Published: October 31, 2025


A Landmark Decision That’s Shaking Up BC Real Estate

If you’re a homeowner in British Columbia—or thinking about buying property here—you’ve probably heard whispers about a court case that’s causing serious waves in the real estate market. The Cowichan Tribes ruling isn’t just another legal decision; it’s potentially reshaping how we think about property ownership in BC.

Let me break down what’s actually happening, separate fact from fear, and help you understand what this means for your home.

What Actually Happened?

On August 7, 2025, BC Supreme Court Justice Barbara Young made a historic ruling after what might be Canada’s longest trial ever—513 days of hearings spread over 11 years. The court granted the Quw’utsun Nation (Cowichan Nation) Aboriginal title to approximately 750 acres of their historic village site in Richmond, BC, along with fishing rights in the Fraser River’s south arm.

Here’s the kicker: this land includes about 150 privately-owned properties, government lands, and commercial operations.

The judge declared that Crown and City of Richmond fee simple titles on these lands are “defective and invalid.” However, the ruling was suspended for 18 months (until February 2027) to give everyone time to figure out a solution through negotiation.

The Claim Everyone’s Talking About: Are Homes Really “Unsellable”?

You’ve probably seen headlines screaming about “175 unsellable homes” or claims that homeowners need Cowichan Nation permission to sell. Let’s fact-check this.

What the Cowichan Nation Actually Said:

The Nation has been crystal clear: they “did not bring this case against any individual private landowners and did not seek to invalidate any of their land titles.” Chief Pam Jack emphasized that “the ruling does not erase private property.”

What Their Lawyer Said:

David Robbins, representing the Cowichan Nation, did acknowledge that private sales would require “the consent of the Cowichan Nation and it would be with some accommodation from the Crown.” This statement is where the “consent required” narrative comes from.

The Reality on the Ground:

Here’s what’s actually happening:

  • Banks are refusing mortgages. Financial institutions won’t lend money for properties with uncertain titles. A Richmond councillor reported that a manufacturing company was denied $100 million in financing, and families can’t sell deceased relatives’ properties because buyers can’t get mortgages.
  • Some properties are still listed. A nearly four-hectare blueberry farm is on the market for $5.3 million, though the realtor admits the ruling is “not good for the market.”
  • It’s a practical problem, not a legal ban. The homes aren’t legally prohibited from selling—the issue is that nobody can get financing to buy them.

The Letter That Sparked Panic

In October 2025, Richmond Mayor Malcolm Brodie sent letters to approximately 150 property owners with this bombshell: “The court has declared Aboriginal title to your property which may compromise the status and validity of your ownership.”

The reaction was immediate.

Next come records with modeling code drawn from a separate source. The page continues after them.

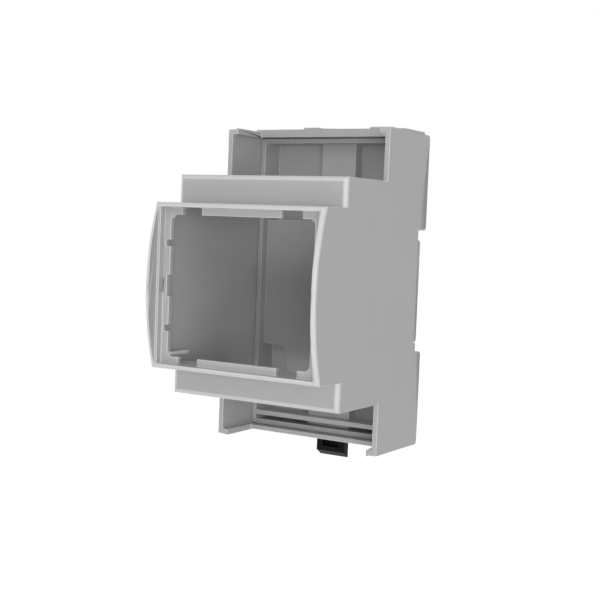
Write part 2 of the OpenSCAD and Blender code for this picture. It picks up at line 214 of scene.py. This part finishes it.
def moulded_shell(name, node, edge, plastic, highlight_plastic):
    """The shape of a CAD node as one closed skin, its edges slightly rounded; the rounds
    and sloped faces take the lighter second material, a painted highlight.
    """
    mesh = nodes[node].data.copy()
    mesh.name = name
    mesh.materials.clear()
    skin = bmesh.new()
    skin.from_mesh(mesh)
    bmesh.ops.remove_doubles(skin, verts=skin.verts, dist=merge_gap)
    bmesh.ops.dissolve_limit(skin, angle_limit=radians(flat_turn), verts=skin.verts,
                             edges=skin.edges)
    weight = skin.edges.layers.float.new("bevel_weight_edge")
    for face in skin.faces:
        face.smooth = True
        # faces not square to an axis (rounds, slopes) get the lighter material: painted
        # highlight
        face.material_index = int(max(abs(part) for part in face.normal) < flat_face)
    for line in skin.edges:
        if len(line.link_faces) != 2 or line.calc_face_angle() < radians(sharp_turn):
            continue
        broad = min(face.calc_area() for face in line.link_faces) > least_area
        if broad and line.calc_length() > least_edge:
            line[weight] = 1.0
        else:
            line.smooth = False
    skin.to_mesh(mesh)
    skin.free()
    mesh.materials.append(plastic)
    mesh.materials.append(highlight_plastic)
    piece = bpy.data.objects.new(name, mesh)
    scene.collection.objects.link(piece)
    rounding = piece.modifiers.new("rounded_edges", "BEVEL")
    rounding.limit_method = "WEIGHT"
    rounding.width = edge
    rounding.segments = edge_steps
    # the bevel faces get the lighter material too: painted highlight
    rounding.material = 1
    rounding.use_clamp_overlap = False
    even = piece.modifiers.new("even_shading", "WEIGHTED_NORMAL")
    even.keep_sharp = True
    even.weight = broad_pull
    return piece


def speckle(tree, place, scale, detail):
    """Noise fixed in the moulding, linked to the piece's own place."""
    noise = tree.nodes.new("ShaderNodeTexNoise")
    noise.inputs["Scale"].default_value = scale
    noise.inputs["Detail"].default_value = detail
    tree.links.new(place.outputs["Object"], noise.inputs["Vector"])
    return noise


def moulded_plastic(name, colour, gloss, grain, fleck, bend=plastic_bend):
    """Plastic from a spark-eroded tool: grain in the surface, faint flow
    clouds in the colour, and a gloss that wanders a little."""
    material = bpy.data.materials.new(name)
    material.use_nodes = True
    tree = material.node_tree
    shader = tree.nodes["Principled BSDF"]
    shader.inputs["IOR"].default_value = bend
    place = tree.nodes.new("ShaderNodeTexCoord")

    clouds = speckle(tree, place, cloud_scale, cloud_detail)
    tint = tree.nodes.new("ShaderNodeValToRGB")
    low, high = tint.color_ramp.elements
    low.position = cloud_low
    high.position = cloud_high
    low.color = (*[part * (1 - fleck) for part in colour], 1)
    high.color = (*[part * (1 + fleck) for part in colour], 1)
    tree.links.new(clouds.outputs["Fac"], tint.inputs["Fac"])
    tree.links.new(tint.outputs["Color"], shader.inputs["Base Color"])

    wander = speckle(tree, place, wander_scale, wander_detail)
    span = tree.nodes.new("ShaderNodeMapRange")
    span.inputs["To Min"].default_value = gloss - gloss_wander
    span.inputs["To Max"].default_value = gloss + gloss_wander
    tree.links.new(wander.outputs["Fac"], span.inputs["Value"])
    tree.links.new(span.outputs["Result"], shader.inputs["Roughness"])

    pits = speckle(tree, place, pit_scale, pit_detail)
    pits.inputs["Roughness"].default_value = pit_rough
    relief = tree.nodes.new("ShaderNodeBump")
    relief.inputs["Strength"].default_value = grain
    relief.inputs["Distance"].default_value = pit_depth
    tree.links.new(pits.outputs["Fac"], relief.inputs["Height"])
    tree.links.new(relief.outputs["Normal"], shader.inputs["Normal"])
    return material


grey_plastic = moulded_plastic("cover_plastic", cover_grey, cover_gloss, cover_grain,
                               cover_fleck)
# second material, for the rounds and sloped faces, is lighter: a painted highlight
grey_highlight_edges = moulded_plastic("cover_highlight_edges", cover_painted_highlight, cover_edge_gloss,
                             cover_edge_grain, cover_edge_fleck)
cover = moulded_shell("cover_shell", "cover", cover_edge, grey_plastic, grey_highlight_edges)
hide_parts("cover")
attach(cover, "housing")

# ---- Tray ---------------------------------------------------------------------
# The rear tray with the rail seat, the fixed hook and the spring chamber, in
# the same plastic a shade darker; it snaps into the cover from behind.
tray_grey = (0.44, 0.44, 0.44)
tray_gloss = 0.40
tray_grain = 0.35
tray_fleck = 0.02
# lighter grey of the tray's rounded edges and sloped faces: a painted highlight
tray_painted_highlight = (0.56, 0.56, 0.56)
tray_edge_gloss = 0.36
tray_edge_grain = 0.15
tray_edge_fleck = 0.01
tray_edge = 0.00012
tray_plastic = moulded_plastic("tray_plastic", tray_grey, tray_gloss, tray_grain,
                               tray_fleck)
# second material, for the rounds and sloped faces, is lighter: a painted highlight
tray_highlight_edges = moulded_plastic("tray_highlight_edges", tray_painted_highlight, tray_edge_gloss,
                             tray_edge_grain, tray_edge_fleck)
tray = moulded_shell("rear_tray", "base", tray_edge, tray_plastic, tray_highlight_edges)
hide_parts("base")
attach(tray, "housing")

# ---- Rail foot ----------------------------------------------------------------
# The black foot, one moulding, that slides in the tray and grips the rail; a
# screwdriver in its pocket draws it down against its own spring arms.
foot_black = (0.005, 0.005, 0.005)
foot_gloss = 0.50
foot_grain = 0.3
foot_fleck = 0.05
# lighter black of the foot's rounded edges and sloped faces: a painted highlight
foot_painted_highlight = (0.009, 0.009, 0.009)
foot_edge_gloss = 0.45
foot_edge_grain = 0.15
foot_bend = 1.18
foot_edge = 0.00014
black_plastic = moulded_plastic("foot_plastic", foot_black, foot_gloss, foot_grain,
                                foot_fleck, foot_bend)
# second material, for the rounds and sloped faces, is lighter: a painted highlight
black_highlight_edges = moulded_plastic("foot_highlight_edges", foot_painted_highlight, foot_edge_gloss,
                              foot_edge_grain, foot_fleck, foot_bend)
foot = moulded_shell("sliding_foot", "rail_foot", foot_edge, black_plastic, black_highlight_edges)
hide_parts("rail_foot")
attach(foot, "foot")
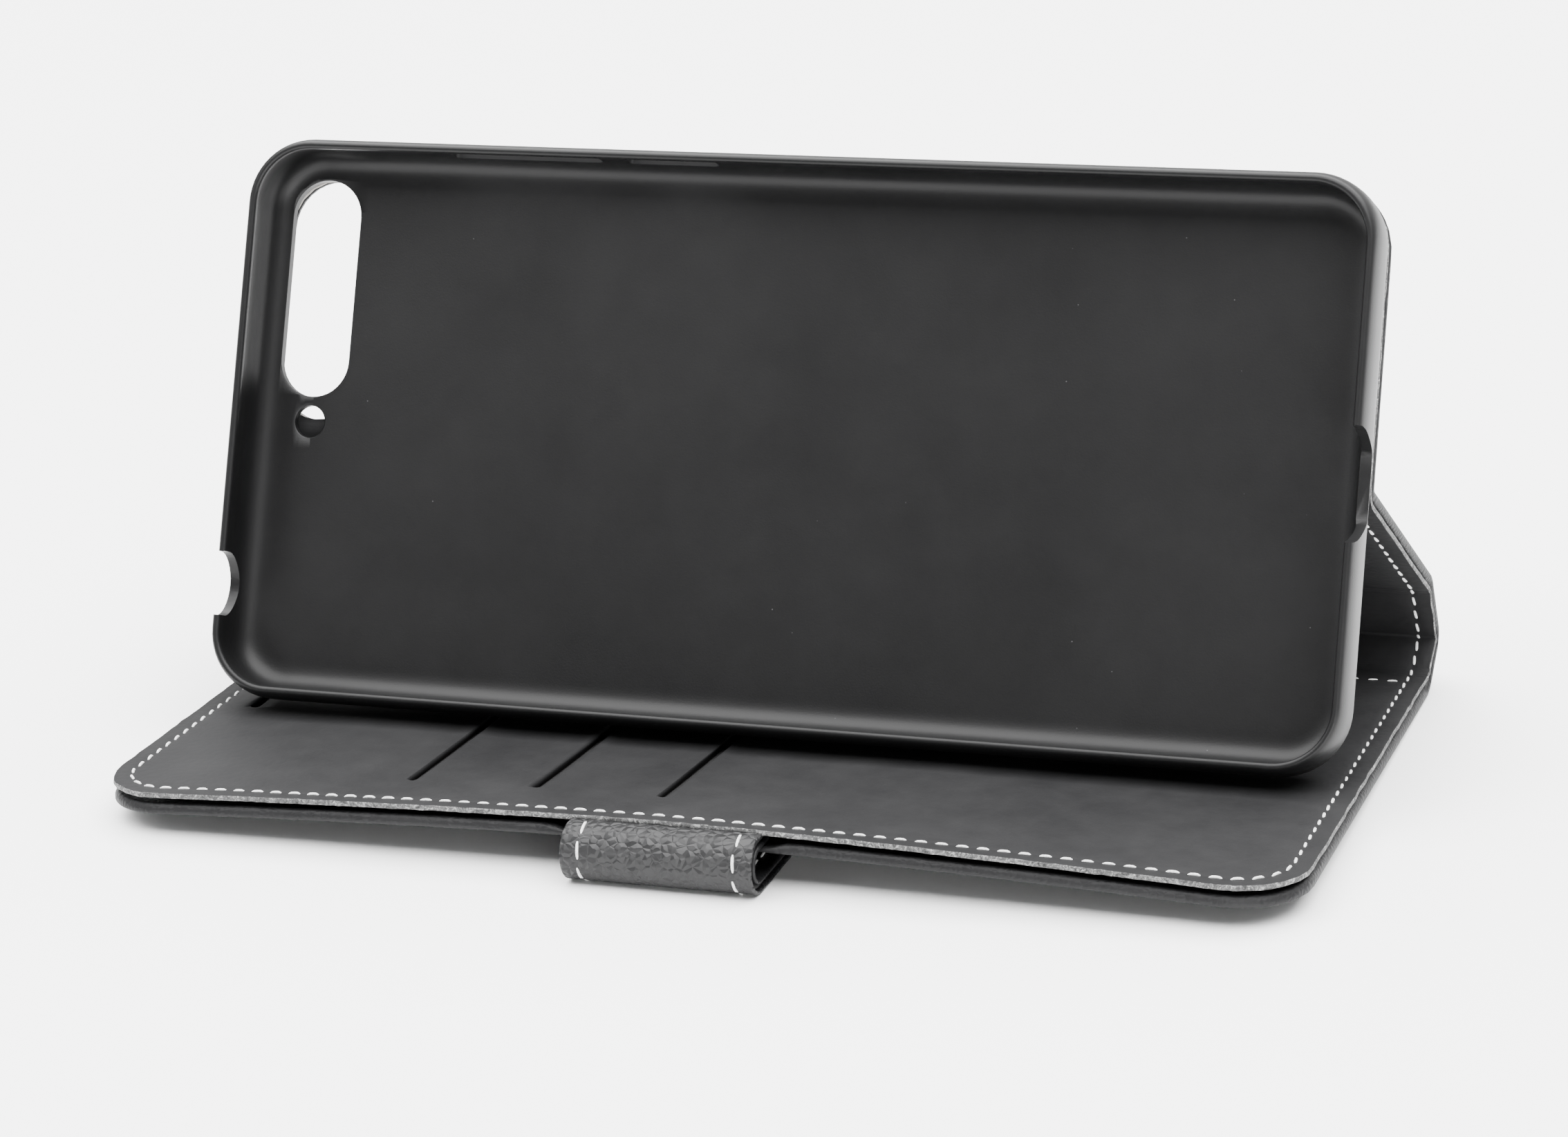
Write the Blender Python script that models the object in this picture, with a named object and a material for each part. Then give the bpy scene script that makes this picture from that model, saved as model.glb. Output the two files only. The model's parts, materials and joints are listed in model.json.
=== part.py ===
"""Phone wallet case, set up as a landscape stand.

Lengths in the functions are millimetres and become metres when a mesh is made. Every folding body has its own
frame, with its origin on the fold that carries it: X runs along the phone's long side, S runs away from the
fold along the panel and N is the normal on the lining side, measured from the middle of the panel.
"""

import math

import bmesh
import bpy
from mathutils import Matrix, Vector

MM = 0.001

# Whole cover
COVER_LENGTH = 158.0
COVER_CORNER = 10.0
STITCH_INSET = 2.4
THREAD_WIDTH = 0.6
THREAD_HEIGHT = 0.35
GAP = 0.25
SKIN = 0.7
BOARD = 0.6
SHEET = 0.3
BOARD_INSET = 3.8

# Front cover, lining side up
FRONT_NEAR = -40.0
FRONT_FAR = 39.6
FRONT_THICKNESS = 3.0
BOW_HEIGHT = 2.6
BOW_END = -4.0

# Folds: distance between fold axes and direction of each panel from the horizontal, in degrees
FOLD_AXIS = (41.3, FRONT_THICKNESS / 2)
SPINE_FRONT = (7.6, 38.0)
SPINE_BACK = (10.1, 119.0)
STAND = (34.5, 143.8)
TRAY_DIRECTION = 68.5
TILT = math.atan2(2.5, 84.0)
PANEL_THICKNESS = 2 * SKIN + BOARD + 2 * GAP
UPPER_PANEL = 39.8
UPPER_PANEL_LENGTH = 155.8
UPPER_PANEL_SHIFT = -(COVER_LENGTH - UPPER_PANEL_LENGTH) / 2
UPPER_CORNER = 9.0

# Phone tray
TRAY_LENGTH = 155.0
TRAY_BOTTOM = -36.2
TRAY_HEIGHT = 75.8
TRAY_DEPTH = 9.2
TRAY_CORNER = 9.0
TRAY_WALL = 1.2
TRAY_SEAT = PANEL_THICKNESS / 2 + 0.7

# Card slots, from the left edge of the stitching
SLOT_X = (-37.8, -20.8, -3.8)
SLOT_NEAR = -30.0
SLOT_LENGTH = 60.0
SLOT_WIDTH = 1.4
CASH_SLOT_X = -71.6
CASH_SLOT_NEAR = -5.8
CASH_SLOT_LENGTH = 36.0

# Magnetic strap, folded under the near edge
STRAP_WIDTH = 25.0
STRAP_X = 0.5
STRAP_AXIS = (-40.9, 1.3)
STRAP_RADIUS = 2.75
STRAP_THICKNESS = 1.9
STRAP_LAYER = 0.5
STRAP_LENGTH = 27.0
MAGNET_RADIUS = 6.5


def clear_scene():
    for thing in list(bpy.data.objects):
        bpy.data.objects.remove(thing, do_unlink=True)


def material(name, colour, roughness, metallic=0.0):
    made = bpy.data.materials.new(name)
    made.use_nodes = True
    shader = made.node_tree.nodes["Principled BSDF"]
    shader.inputs["Base Color"].default_value = (*colour, 1.0)
    shader.inputs["Roughness"].default_value = roughness
    shader.inputs["Metallic"].default_value = metallic
    return made


def empty(name, parent, y, z, angle):
    """A fold's frame: an empty on the fold axis, turned so that its Y runs along the panel."""
    made = bpy.data.objects.new(name, None)
    bpy.context.collection.objects.link(made)
    made.parent = parent
    made.location = (0.0, y * MM, z * MM)
    made.rotation_euler = (math.radians(angle), 0.0, 0.0)
    return made


def build(name, mesh, parent, look, smooth_angle=40.0):
    """Turn a bmesh in millimetres into an object of the given frame, with its faces pointing out."""
    bmesh.ops.remove_doubles(mesh, verts=mesh.verts, dist=1e-4)
    bmesh.ops.scale(mesh, vec=(MM, MM, MM), verts=mesh.verts)
    bmesh.ops.recalc_face_normals(mesh, faces=mesh.faces)
    data = bpy.data.meshes.new(name)
    mesh.to_mesh(data)
    mesh.free()
    data.shade_smooth()
    data.set_sharp_from_angle(angle=math.radians(smooth_angle))
    data.materials.append(look)
    made = bpy.data.objects.new(name, data)
    bpy.context.collection.objects.link(made)
    made.parent = parent
    return made


def cut(target, cutter_name, mesh):
    """Subtract a closed mesh, given in the target's frame, with an EXACT Boolean."""
    tool = build(cutter_name, mesh, target.parent, target.data.materials[0])
    tool.hide_render = True
    tool.display_type = "WIRE"
    modifier = target.modifiers.new(cutter_name, "BOOLEAN")
    modifier.operation = "DIFFERENCE"
    modifier.solver = "EXACT"
    modifier.object = tool


def bow(x, s):
    """Lift of the front cover over the folded strap: full at the near edge's middle, none past BOW_END."""
    across = max(0.0, 1.0 - (abs(x) / (COVER_LENGTH / 2)) ** 1.6)
    along = min(1.0, max(0.0, (BOW_END - s) / (BOW_END - FRONT_NEAR)))
    return BOW_HEIGHT * across * along ** 1.3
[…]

The Cowichan Nation called the letter “inflammatory.” The First Nations Leadership Council labeled it “alarmist.” Property owners felt blindsided—many had no idea this case had been going on for over a decade.

Who’s Appealing and Why

This isn’t over. Multiple parties are taking the fight to higher courts:

The Province of BC is appealing, with Attorney General Niki Sharma warning the ruling “could have significant unintended consequences for fee simple private property rights in B.C.” Premier David Eby put it bluntly: “Owning private property with clear title is key to borrowing for a mortgage, economic certainty, and the real estate market.”

The City of Richmond filed an appeal in September 2025.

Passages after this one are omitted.